Partition to K Equal Sum Subsets

Partition to K Equal Sum Subsets

January 27, 2024

Problem Statement #

Given an integer array nums and an integer k, return true if it is possible to divide this array into k non-empty subsets whose sums are all equal.


  1. Input: nums = [4, 3, 2, 3, 5, 2, 1], k = 4 Output: True Explanation: It’s possible to divide it into 4 subsets (5), (1, 4), (2, 3), (2, 3) with equal sums.

Solution Approach #

The solution involves using depth-first search (DFS) and backtracking to try and create k subsets with equal sums.

Algorithm Steps #

  1. Calculate the sum of the array and check if it’s divisible by k.
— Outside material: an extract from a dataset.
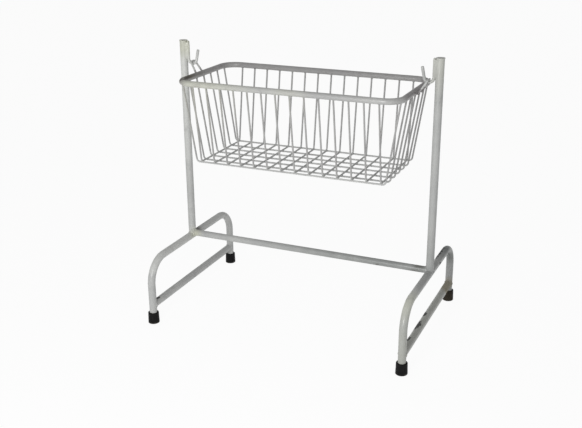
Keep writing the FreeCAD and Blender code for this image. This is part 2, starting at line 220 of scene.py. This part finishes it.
class Tree:
    """Node tree of a material or of the world, with a short call for each kind of node."""

    def __init__(self, owner):
        owner.use_nodes = True
        self.nodes = owner.node_tree.nodes
        self.links = owner.node_tree.links

    def feed(self, socket, value):
        """Give a socket a plain value or link another node's output to it."""
        if isinstance(value, bpy.types.NodeSocket):
            self.links.new(value, socket)
        else:
            socket.default_value = value

    def fill(self, node, inputs):
        """Feed a node's inputs, each called by its name or number."""
        for name, value in inputs.items():
            self.feed(node.inputs[name], value)

    def add(self, kind, inputs):
        node = self.nodes.new(kind)
        self.fill(node, inputs)
        return node

    def calculate(self, kind, operation, values):
        node = self.nodes.new(kind)
        node.operation = operation
        for socket, value in zip(node.inputs, values):
            self.feed(socket, value)
        return node.outputs

    def math(self, operation, *values):
        return self.calculate("ShaderNodeMath", operation, values)[0]

    def vector_math(self, operation, *values):
        return self.calculate("ShaderNodeVectorMath", operation, values)

    def split(self, vector):
        return self.add("ShaderNodeSeparateXYZ", {0: vector}).outputs

    def blend(self, factor, first, second):
        """Shader that goes from the first to the second."""
        return self.add("ShaderNodeMixShader", {0: factor, 1: first, 2: second}).outputs[0]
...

If not, return false.
  2. Use an array to track which numbers have been used in a subset.
  3. Recursively try to build each subset from the remaining numbers.
  4. Use backtracking to undo choices that don’t lead to a solution.
  5. Return true if k subsets with the target sum can be formed.

Code (Python) #

def canPartitionKSubsets(nums, k):
    total_sum = sum(nums)
    if total_sum % k != 0:
        return False
    target = total_sum // k
    used = [False] * len(nums)

    def backtrack(start, k, current_sum):
        if k == 0:
            return True
        if current_sum == target:
            return backtrack(0, k-1, 0)

        for i in range(start, len(nums)):
            if not used[i] and current_sum + nums[i] <= target:
                used[i] = True
                if backtrack(i+1, k, current_sum + nums[i]):
                    return True
                used[i] = False

        return False

    return backtrack(0, k, 0)

# Test the function
print(canPartitionKSubsets([4, 3, 2, 3, 5, 2, 1], 4))  # Output: True

Time Complexity #

  • Worst case: O(k * 2^n), where n is the number of elements in nums. Each element can be in or out of a subset, and this is done for k subsets.

Space Complexity #

  • O(n), for the recursion stack and the used array.